Goal: Restate the complete material exactly.

Material provided:

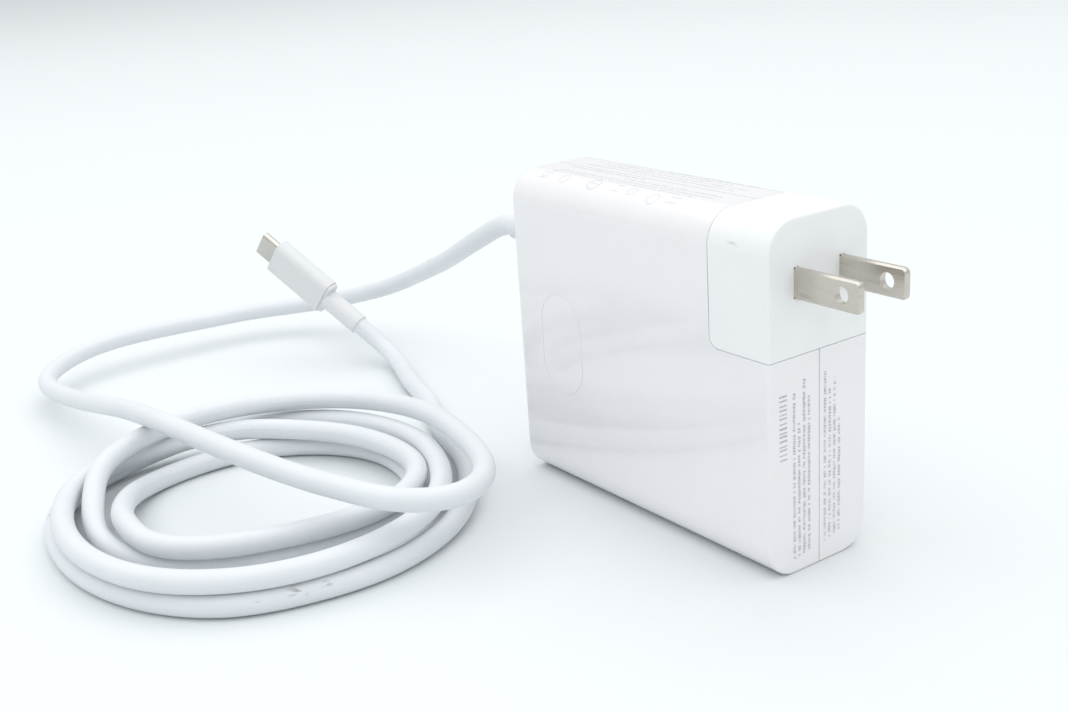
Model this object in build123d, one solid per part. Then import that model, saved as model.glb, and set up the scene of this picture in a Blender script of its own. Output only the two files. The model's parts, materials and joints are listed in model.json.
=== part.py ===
from build123d import *
import math
import os

# Laptop power adapter: a flat case standing on its narrow bottom face, a removable
# two-blade plug head at one upper corner, and a captive cord wound into a loose coil
# on the floor that ends in a USB-C plug.
# Origin: centre of the bottom face. +X: the way the blades point. +Z: up.
# All lengths are millimetres.

# ---- case -------------------------------------------------------------------------
CASE_L = 84.0              # along X
CASE_W = 28.0              # along Y
CASE_H = 75.0              # along Z
CASE_R = 7.0               # rounding of the four long edges that run along X
END_ROUND = 0.6            # edge round where the blades come out
REAR_ROUND = 1.5           # edge round where the cord leaves
WALL = 2.0
SEAM = 0.3                 # width and depth of the groove between the half shells
LIP_T = 0.9                # tongue on the front shell that locates the rear shell
LIP_H = 1.0
FIT = 0.05                 # clearance between parts that plug or slide together
POST_R = 1.6               # posts that clamp the main board between the half shells

OVAL_X = -25.0             # fine oval line on the front face
OVAL_Z = 36.0
OVAL_W = 15.0
OVAL_H = 24.5
OVAL_LINE = 0.3
OVAL_DEPTH = 0.08

# ---- plug head --------------------------------------------------------------------
HEAD_L = 16.6              # along X
HEAD_H = 27.8              # along Z
HEAD_GAP = 0.2             # seam between head and case
HEAD_CORNER_R = 2.5        # round of the head's inner lower corner
HEAD_WALL = 1.8

BLADE_PITCH = 12.7
BLADE_T = 1.5
BLADE_TALL = 6.35
BLADE_REACH = 16.5         # length beyond the end face
BLADE_TAIL = 11.0          # length inside the head
BLADE_HOLE_R = 1.7
BLADE_HOLE_OUT = 11.9      # from the end face to the middle of the hole
BLADE_TIP_R = 1.2
BLADE_Z = 62.0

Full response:
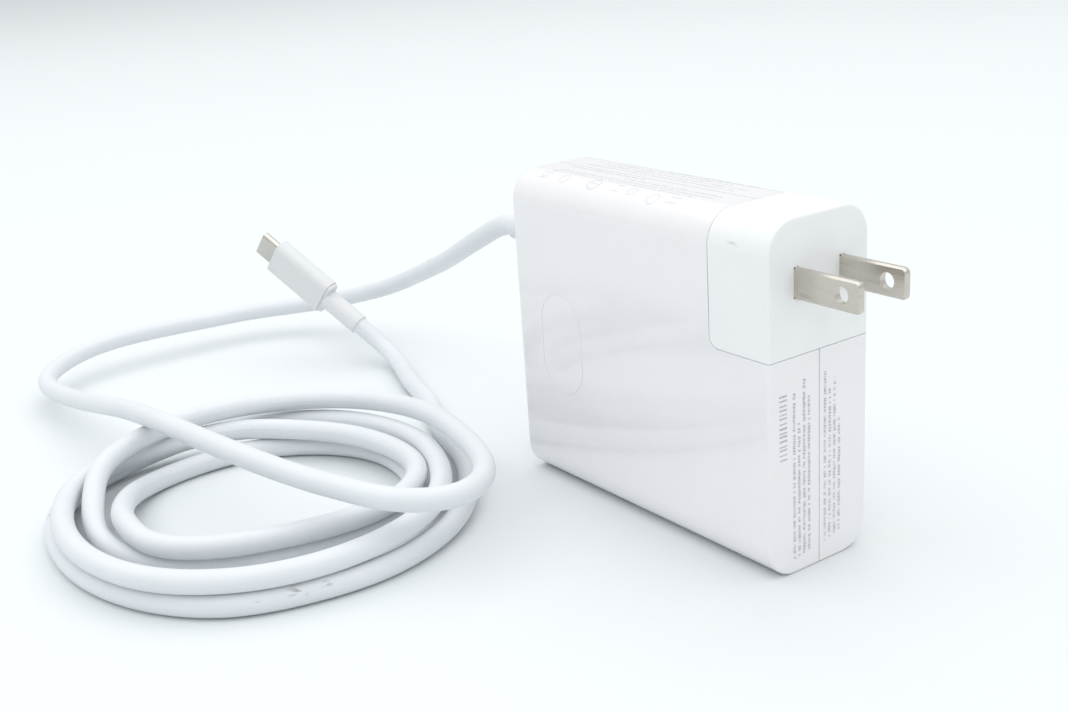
Model this object in build123d, one solid per part. Then import that model, saved as model.glb, and set up the scene of this picture in a Blender script of its own. Output only the two files. The model's parts, materials and joints are listed in model.json.
=== part.py ===
from build123d import *
import math
import os

# Laptop power adapter: a flat case standing on its narrow bottom face, a removable
# two-blade plug head at one upper corner, and a captive cord wound into a loose coil
# on the floor that ends in a USB-C plug.
# Origin: centre of the bottom face. +X: the way the blades point. +Z: up.
# All lengths are millimetres.

# ---- case -------------------------------------------------------------------------
CASE_L = 84.0              # along X
CASE_W = 28.0              # along Y
CASE_H = 75.0              # along Z
CASE_R = 7.0               # rounding of the four long edges that run along X
END_ROUND = 0.6            # edge round where the blades come out
REAR_ROUND = 1.5           # edge round where the cord leaves
WALL = 2.0
SEAM = 0.3                 # width and depth of the groove between the half shells
LIP_T = 0.9                # tongue on the front shell that locates the rear shell
LIP_H = 1.0
FIT = 0.05                 # clearance between parts that plug or slide together
POST_R = 1.6               # posts that clamp the main board between the half shells

OVAL_X = -25.0             # fine oval line on the front face
OVAL_Z = 36.0
OVAL_W = 15.0
OVAL_H = 24.5
OVAL_LINE = 0.3
OVAL_DEPTH = 0.08

# ---- plug head --------------------------------------------------------------------
HEAD_L = 16.6              # along X
HEAD_H = 27.8              # along Z
HEAD_GAP = 0.2             # seam between head and case
HEAD_CORNER_R = 2.5        # round of the head's inner lower corner
HEAD_WALL = 1.8

BLADE_PITCH = 12.7
BLADE_T = 1.5
BLADE_TALL = 6.35
BLADE_REACH = 16.5         # length beyond the end face
BLADE_TAIL = 11.0          # length inside the head
BLADE_HOLE_R = 1.7
BLADE_HOLE_OUT = 11.9      # from the end face to the middle of the hole
BLADE_TIP_R = 1.2
BLADE_Z = 62.0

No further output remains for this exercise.